Near-eye light field display

Near-eye displays (NEDs) project images into a viewer’s eyes, creating a virtual image in their field of view. The image appears at a distance, and larger than the small display panel and optics used to create it. However, according to Lanman and Luebke (2013), these kind of displays have a fundamental problem: the unaided human eye cannot accommodate (focus) on objects placed in close proximity ^[1] ^[2] ^[3].

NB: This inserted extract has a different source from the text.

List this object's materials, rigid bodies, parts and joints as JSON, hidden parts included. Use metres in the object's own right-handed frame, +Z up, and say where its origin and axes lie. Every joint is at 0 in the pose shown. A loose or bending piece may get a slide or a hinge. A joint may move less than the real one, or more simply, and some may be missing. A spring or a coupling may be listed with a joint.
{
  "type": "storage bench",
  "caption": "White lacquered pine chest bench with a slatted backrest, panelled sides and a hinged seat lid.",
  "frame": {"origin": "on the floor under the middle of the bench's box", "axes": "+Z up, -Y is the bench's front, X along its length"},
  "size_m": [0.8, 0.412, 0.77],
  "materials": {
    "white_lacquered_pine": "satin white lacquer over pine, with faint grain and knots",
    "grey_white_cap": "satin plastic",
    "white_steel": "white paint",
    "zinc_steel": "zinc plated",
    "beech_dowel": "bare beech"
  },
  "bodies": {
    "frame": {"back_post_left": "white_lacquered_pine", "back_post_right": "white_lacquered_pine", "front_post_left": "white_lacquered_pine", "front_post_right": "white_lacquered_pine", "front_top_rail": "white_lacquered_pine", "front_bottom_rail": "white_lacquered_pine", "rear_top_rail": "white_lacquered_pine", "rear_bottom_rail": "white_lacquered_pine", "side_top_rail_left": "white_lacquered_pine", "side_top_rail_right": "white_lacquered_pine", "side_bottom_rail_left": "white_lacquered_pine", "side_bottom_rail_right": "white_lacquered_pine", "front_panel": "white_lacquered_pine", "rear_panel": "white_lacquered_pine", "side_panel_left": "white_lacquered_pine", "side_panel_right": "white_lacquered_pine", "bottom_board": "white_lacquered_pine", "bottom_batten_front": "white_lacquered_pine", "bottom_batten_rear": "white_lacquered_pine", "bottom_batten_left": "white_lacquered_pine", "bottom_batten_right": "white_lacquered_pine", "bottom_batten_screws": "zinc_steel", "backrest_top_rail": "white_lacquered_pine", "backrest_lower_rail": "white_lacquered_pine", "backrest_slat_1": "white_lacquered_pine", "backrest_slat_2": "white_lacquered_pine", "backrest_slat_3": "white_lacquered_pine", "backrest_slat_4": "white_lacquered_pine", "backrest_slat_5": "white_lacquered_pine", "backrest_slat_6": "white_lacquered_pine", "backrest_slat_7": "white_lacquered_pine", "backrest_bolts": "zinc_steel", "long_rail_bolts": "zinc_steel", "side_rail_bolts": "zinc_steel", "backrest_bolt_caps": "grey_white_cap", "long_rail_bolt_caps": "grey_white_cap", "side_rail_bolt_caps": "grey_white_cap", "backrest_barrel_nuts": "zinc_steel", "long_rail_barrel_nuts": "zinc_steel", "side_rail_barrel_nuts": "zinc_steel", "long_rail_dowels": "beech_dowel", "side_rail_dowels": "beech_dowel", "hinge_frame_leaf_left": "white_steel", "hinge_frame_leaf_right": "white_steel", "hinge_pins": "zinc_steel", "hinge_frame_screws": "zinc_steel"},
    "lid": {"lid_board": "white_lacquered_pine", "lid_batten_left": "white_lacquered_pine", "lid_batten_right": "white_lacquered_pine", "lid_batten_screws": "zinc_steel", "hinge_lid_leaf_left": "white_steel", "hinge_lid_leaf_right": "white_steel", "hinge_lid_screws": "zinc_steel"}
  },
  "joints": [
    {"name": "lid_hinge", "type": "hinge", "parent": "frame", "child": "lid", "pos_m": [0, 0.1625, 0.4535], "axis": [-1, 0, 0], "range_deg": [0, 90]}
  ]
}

NEDs are also known as head-mounted displays (HMDs) and encompass electronic viewfinders. Bhakta et al. (2014) referred that “near-eye displays are the headphones of the display world, creating small, portable, personal viewing experiences.” They have several advantages over traditional displays, such has a compact size, being lightweight, demanding low power, and can be see-through, being able to produce a virtual image that looks like a big screen TV from a small form factor. Furthermore, NEDs can be placed in two general categories: immersive and see-through. Immersive NEDs block the user’s view of the real world, creating a large field of view image (e.g., VR headset). See-through NEDs allow for the user to see the real world, generating a transparent image or a very small opaque image that blocks a small portion of the user’s peripheral vision. Examples of see-through NEDs are augmented reality headsets or smart glasses like the Google Glass ^[1] ^[2] ^[3].

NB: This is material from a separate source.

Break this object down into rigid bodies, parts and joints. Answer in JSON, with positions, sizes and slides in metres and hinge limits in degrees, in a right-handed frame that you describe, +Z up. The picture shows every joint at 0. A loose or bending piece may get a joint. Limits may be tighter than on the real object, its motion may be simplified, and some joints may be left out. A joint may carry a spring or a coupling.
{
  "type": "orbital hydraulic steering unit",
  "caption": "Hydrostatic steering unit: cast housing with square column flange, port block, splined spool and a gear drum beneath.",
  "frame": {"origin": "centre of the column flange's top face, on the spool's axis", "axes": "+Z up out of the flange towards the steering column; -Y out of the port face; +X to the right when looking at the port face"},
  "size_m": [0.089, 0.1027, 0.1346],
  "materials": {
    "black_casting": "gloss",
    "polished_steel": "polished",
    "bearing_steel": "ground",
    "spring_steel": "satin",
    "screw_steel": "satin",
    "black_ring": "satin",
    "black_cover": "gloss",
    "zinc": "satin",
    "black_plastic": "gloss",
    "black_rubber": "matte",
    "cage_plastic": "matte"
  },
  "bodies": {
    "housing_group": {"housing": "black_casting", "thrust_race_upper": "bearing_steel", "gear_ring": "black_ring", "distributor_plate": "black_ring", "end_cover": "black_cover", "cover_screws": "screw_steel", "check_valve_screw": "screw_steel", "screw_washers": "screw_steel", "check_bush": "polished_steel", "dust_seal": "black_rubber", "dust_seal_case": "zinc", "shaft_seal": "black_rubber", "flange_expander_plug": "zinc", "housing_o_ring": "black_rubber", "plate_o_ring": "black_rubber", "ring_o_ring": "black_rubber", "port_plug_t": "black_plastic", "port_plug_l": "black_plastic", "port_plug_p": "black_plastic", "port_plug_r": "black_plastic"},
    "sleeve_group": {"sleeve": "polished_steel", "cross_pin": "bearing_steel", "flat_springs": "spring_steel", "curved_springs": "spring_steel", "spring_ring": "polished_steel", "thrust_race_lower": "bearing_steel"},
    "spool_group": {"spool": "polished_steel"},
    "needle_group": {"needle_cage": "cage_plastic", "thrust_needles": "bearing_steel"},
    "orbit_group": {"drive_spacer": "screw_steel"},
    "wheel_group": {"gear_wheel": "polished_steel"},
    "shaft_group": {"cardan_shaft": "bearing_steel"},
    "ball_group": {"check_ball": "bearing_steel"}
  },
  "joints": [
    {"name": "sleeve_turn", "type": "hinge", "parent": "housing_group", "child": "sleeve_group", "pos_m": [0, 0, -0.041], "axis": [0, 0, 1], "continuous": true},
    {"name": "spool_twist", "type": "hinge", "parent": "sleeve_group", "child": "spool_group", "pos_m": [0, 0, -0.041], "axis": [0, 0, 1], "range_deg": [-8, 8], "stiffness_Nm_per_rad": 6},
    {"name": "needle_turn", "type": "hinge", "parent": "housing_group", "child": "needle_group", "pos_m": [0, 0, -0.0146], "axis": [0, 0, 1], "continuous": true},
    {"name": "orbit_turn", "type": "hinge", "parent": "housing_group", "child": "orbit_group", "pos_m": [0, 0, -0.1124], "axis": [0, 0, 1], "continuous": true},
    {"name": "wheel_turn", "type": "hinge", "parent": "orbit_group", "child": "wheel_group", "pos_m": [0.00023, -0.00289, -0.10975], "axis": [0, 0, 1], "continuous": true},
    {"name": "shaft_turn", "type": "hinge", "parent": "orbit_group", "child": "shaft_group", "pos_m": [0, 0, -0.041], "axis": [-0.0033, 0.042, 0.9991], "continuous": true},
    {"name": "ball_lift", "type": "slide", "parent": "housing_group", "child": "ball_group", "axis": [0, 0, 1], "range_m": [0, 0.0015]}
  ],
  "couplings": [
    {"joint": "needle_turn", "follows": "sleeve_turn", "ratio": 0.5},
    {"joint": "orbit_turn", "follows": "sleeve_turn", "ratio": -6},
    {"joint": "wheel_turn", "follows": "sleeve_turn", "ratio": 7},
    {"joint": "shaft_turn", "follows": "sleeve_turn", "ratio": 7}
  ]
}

Near-eye light field displays introduce a light-field-based approach to NEDs. This allows for thinner and lighter HMDs capable of depicting accurate accommodation, convergence, and binocular-disparity depth cues. The two human eyes perceive the world slightly differently. In the same way, light rays that enter the pupil at different location will encode a slightly different picture of the world being observed ^[3] ^[4]. A light field is composed of all the light rays at every point in space travelling in every direction. It is a 4D data, since every point in three-dimensional space is attributed a direction. This concept came about in the 1990s as a solution to problems in computer graphics and vision ^[5]. Near-eye light field displays must independently render light rays that are coming from every direction through every point in space in order to trigger accommodation. Sharp images from out-of-focus display elements are depicted by synthesizing these light fields that correspond to virtual scenes located within the viewer’s natural accommodation range. Lanman and Luebke (2013) mention that “conventional displays are intended to emit light isotropically. In contrast, a light ﬁeld display supports the control of tightly-clustered bundles of light rays, modulating radiance as a function of position and direction across its surface.” ^[2] ^[3] ^[4]

Traditional HMDs only provide a single display plane; without a proper focus cue, the display decouples accommodations from the vergence of the eyes. Since there is a mismatch, the observer has to rely only on the binocular vision to perceive a 3D space. This can lead to visual discomfort, fatique, eye strain, and headaches ^[6].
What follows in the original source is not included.